NF:  How would we do Opal 3?  Do little groups on different days?

MM:  We should give them a grade on what they know about the trash.

MC:  Yes.  We should ask what they know about what’s on the tarp, like one to five questions.

MG:  First go and see what they know.  Do the presentations and look through the trash.  Then, how we will teach them will be different based on what they already know.

Levia:  So, I am hearing that we might want to read them the book, Here Comes the Garbage Barge, and go into the classrooms, take away their trash cans, and let them sort their trash.  And we can pay attention to how they sort their trash to assess how well they know what goes where. 

AW:  We can do a readers theater of the book at Morning Gathering.

MC:  Yeah, a play about the book.  Levia can be the narrator and we will be the actors.

ET:  It would be good to take away their trash cans and set up the tarp in their classrooms.  Some do the play and some set up the tarps.

MC:  Like trash ninjas!

NF:  Where will we put the trash cans?

Levia:  I will show you a place to hide them.

TW:  I like ET’s plan.

HH:  I agree.  After lunch we can send crews to sort the trash in each classroom.

 

And so the plan was launched.  On Wednesday, October 19, we brought the provocation to the whole school.  The students are in the process of documenting their findings from the day.  They are reflecting on what happened and are looking for evidence that Opal students are starting to care and they are capturing what they are still wondering.  Look for these findings in a future post.

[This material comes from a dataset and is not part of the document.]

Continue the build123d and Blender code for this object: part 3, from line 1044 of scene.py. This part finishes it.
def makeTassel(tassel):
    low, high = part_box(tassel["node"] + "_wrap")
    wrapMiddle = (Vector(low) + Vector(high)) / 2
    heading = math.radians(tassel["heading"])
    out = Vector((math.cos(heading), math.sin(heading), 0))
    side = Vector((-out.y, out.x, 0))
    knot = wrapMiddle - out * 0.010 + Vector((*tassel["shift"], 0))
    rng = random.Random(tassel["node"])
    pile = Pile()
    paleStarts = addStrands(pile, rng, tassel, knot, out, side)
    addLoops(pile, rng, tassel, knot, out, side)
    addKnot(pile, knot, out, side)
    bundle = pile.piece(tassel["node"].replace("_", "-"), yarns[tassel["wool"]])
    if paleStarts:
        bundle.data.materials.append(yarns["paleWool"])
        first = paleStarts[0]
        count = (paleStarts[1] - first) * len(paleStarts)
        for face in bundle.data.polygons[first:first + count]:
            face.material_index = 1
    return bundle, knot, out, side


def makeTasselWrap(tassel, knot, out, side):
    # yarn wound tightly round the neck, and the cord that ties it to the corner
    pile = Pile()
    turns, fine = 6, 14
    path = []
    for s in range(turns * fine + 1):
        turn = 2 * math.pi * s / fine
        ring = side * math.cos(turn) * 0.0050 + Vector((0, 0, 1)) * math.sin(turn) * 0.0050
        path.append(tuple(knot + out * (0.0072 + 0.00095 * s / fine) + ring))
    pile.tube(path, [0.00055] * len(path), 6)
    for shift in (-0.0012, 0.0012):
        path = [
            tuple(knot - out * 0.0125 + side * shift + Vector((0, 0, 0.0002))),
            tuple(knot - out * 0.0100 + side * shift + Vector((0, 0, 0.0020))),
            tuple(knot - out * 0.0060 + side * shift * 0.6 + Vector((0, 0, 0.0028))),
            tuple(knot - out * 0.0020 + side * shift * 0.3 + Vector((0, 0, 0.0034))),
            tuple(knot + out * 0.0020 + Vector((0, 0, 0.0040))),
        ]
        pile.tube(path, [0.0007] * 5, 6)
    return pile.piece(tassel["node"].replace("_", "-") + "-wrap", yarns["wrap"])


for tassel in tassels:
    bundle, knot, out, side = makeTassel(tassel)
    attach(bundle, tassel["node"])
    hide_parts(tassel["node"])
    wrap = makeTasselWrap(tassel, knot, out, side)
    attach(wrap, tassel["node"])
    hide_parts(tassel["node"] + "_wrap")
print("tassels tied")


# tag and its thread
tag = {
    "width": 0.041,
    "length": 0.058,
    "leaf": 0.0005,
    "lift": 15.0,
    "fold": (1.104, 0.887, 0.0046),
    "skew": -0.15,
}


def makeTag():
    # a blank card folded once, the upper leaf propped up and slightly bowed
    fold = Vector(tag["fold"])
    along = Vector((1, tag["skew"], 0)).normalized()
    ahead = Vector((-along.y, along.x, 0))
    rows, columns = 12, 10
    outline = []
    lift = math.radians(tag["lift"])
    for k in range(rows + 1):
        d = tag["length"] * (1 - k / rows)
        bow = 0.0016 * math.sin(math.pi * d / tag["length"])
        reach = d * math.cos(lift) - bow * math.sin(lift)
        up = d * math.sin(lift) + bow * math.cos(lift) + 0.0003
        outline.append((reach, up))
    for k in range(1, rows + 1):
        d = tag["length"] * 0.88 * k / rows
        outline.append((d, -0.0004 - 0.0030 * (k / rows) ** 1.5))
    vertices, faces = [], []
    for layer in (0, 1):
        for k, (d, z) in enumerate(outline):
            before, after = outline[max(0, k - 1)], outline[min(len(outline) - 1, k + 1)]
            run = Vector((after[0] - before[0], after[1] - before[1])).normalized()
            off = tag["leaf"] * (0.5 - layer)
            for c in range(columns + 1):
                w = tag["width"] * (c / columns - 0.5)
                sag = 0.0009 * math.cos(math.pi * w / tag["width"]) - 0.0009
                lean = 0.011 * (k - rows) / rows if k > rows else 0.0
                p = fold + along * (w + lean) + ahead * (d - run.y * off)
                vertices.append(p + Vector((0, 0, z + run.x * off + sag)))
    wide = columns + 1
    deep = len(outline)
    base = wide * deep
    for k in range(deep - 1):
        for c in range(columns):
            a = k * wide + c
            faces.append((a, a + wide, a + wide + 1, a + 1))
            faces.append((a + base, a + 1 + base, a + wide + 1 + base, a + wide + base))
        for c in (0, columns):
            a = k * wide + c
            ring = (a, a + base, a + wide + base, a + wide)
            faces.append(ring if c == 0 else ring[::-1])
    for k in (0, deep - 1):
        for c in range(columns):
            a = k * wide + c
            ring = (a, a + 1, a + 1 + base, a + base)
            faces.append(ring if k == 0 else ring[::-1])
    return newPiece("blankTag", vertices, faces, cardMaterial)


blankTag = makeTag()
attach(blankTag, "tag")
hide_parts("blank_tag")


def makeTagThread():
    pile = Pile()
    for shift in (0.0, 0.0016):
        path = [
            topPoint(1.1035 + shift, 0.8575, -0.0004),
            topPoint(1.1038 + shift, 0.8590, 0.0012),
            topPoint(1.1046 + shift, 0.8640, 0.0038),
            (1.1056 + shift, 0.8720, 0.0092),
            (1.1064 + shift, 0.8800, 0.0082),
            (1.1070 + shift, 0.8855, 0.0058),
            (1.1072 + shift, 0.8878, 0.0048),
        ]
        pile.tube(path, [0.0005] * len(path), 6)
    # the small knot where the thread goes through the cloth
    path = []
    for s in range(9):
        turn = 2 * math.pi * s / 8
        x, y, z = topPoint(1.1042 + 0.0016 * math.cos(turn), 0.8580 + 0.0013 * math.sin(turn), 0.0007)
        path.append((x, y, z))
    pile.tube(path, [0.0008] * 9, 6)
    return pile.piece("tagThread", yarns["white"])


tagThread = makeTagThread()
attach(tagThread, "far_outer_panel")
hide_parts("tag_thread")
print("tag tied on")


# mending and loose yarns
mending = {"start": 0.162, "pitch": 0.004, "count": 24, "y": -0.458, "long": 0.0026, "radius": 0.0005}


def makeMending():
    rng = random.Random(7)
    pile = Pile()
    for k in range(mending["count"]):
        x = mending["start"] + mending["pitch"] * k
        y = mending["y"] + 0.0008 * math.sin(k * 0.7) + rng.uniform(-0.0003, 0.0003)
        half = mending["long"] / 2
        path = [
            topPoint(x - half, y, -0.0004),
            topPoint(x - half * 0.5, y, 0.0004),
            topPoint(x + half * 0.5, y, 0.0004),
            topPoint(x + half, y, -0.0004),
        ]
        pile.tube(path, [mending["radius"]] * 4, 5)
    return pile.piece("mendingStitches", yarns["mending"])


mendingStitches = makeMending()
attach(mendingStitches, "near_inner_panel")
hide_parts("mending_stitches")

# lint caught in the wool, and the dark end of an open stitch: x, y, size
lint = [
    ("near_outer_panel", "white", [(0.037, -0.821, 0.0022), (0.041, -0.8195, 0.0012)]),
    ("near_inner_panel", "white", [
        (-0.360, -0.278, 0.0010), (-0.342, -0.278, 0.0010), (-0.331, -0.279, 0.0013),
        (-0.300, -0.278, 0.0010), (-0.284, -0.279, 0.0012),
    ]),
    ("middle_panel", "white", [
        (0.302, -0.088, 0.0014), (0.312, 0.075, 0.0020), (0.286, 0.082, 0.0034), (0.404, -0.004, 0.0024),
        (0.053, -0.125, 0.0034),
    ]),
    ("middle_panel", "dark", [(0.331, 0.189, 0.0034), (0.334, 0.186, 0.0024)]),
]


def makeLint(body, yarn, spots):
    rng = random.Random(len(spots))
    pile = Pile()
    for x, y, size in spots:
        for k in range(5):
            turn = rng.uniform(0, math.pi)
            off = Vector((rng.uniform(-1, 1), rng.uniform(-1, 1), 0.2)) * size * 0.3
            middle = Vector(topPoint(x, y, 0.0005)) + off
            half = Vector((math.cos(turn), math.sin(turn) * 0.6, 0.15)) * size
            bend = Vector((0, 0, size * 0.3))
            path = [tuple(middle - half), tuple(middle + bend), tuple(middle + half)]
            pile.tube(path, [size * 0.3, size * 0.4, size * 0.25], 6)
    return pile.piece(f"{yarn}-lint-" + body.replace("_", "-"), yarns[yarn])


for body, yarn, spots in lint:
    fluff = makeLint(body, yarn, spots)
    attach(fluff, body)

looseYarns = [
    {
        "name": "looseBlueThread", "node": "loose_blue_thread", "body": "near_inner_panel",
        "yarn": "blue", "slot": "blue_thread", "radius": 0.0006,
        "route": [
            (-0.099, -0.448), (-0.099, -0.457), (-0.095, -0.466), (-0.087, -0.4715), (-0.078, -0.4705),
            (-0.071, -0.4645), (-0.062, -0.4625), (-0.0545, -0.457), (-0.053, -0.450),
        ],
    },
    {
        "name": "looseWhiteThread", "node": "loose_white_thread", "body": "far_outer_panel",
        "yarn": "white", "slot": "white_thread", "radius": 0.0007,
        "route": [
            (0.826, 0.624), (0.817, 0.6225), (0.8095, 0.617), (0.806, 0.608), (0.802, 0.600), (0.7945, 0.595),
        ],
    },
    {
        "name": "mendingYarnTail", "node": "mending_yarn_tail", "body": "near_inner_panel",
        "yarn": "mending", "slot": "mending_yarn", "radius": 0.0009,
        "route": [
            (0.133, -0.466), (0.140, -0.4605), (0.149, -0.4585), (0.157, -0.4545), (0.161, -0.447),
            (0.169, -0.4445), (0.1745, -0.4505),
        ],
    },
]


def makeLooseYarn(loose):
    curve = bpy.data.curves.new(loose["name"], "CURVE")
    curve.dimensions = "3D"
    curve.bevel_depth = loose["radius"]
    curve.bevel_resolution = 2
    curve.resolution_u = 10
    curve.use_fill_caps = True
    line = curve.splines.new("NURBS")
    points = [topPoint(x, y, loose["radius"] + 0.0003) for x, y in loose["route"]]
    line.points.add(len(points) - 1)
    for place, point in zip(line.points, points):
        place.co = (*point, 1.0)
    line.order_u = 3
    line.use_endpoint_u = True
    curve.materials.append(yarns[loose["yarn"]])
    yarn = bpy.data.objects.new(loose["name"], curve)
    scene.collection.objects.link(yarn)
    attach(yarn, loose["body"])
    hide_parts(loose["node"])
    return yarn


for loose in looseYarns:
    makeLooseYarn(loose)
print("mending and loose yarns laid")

As a teacher, I am very curious about this process.  What does it look like when 9, 10 and 11 year olds take on the task of inspiring and provoking other elementary school aged children to care?  Not just about trash, but about anything they feel passionate about:  the creek, a safe community, or conflict and injustices they discover in their studies of Oregon history?  Might this be the work of the oldest students at Opal School?  Is this how they can give back to the community that showed them what it means to care?